In With Raised Hands the quote - the Warsaw ghetto photograph - is in the middle of the film (and it occurs again in the end credits). So the film has to build towards the quote, pass through it and build on from the quote.
The quote becomes like a gateway in the middle of the film through which the film must pass. Placing it here determines the structure of the film and in particular the structure leading up to and immediately after the quote.
I then try to generalise this point saying that if you too early in developing a film decide upon a first shot, or a last shot or a transition some where in the film you have fallen for, then you determine large areas of the film around these shots. I say that a group of people trying to develop a film are in great need of something concrete to hang on to and feel secure about. They are like people exploring an unknown country together without much a map. Often they will agree that they have a great opening shot, or perhaps a wonderful final shot and feel safe that they at least are sure of that. Or perhaps they have some transition which they know must be used somewhere in the film. And they will build quite a bit of security in the unknown landscape by agreeing about this transition.

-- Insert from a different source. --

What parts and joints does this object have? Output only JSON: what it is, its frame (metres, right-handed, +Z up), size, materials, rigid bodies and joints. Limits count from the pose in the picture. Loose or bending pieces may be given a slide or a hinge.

But this locking down of parts of the film before one is clearer about the rest of the film, is usually unwise. And this is because the thing you lock down early become just like a quote - like the stills photograph quote in With Raised Hands. They determine and distort large areas of the films structure on either side themselves. Having locked these things down, you begin to reject other good ideas and inventions because they do not "fit" with respect to the locked down parts. So the locked down parts start restricting your creativity.
The thing to do is to say that these early inventions are valuable but try to put them aside as possible solutions, rather than deciding it once they have to be used. And then look at them again when the rest of the film, in particular the areas before and after the moment you had thought to lock down, have begun to clarify.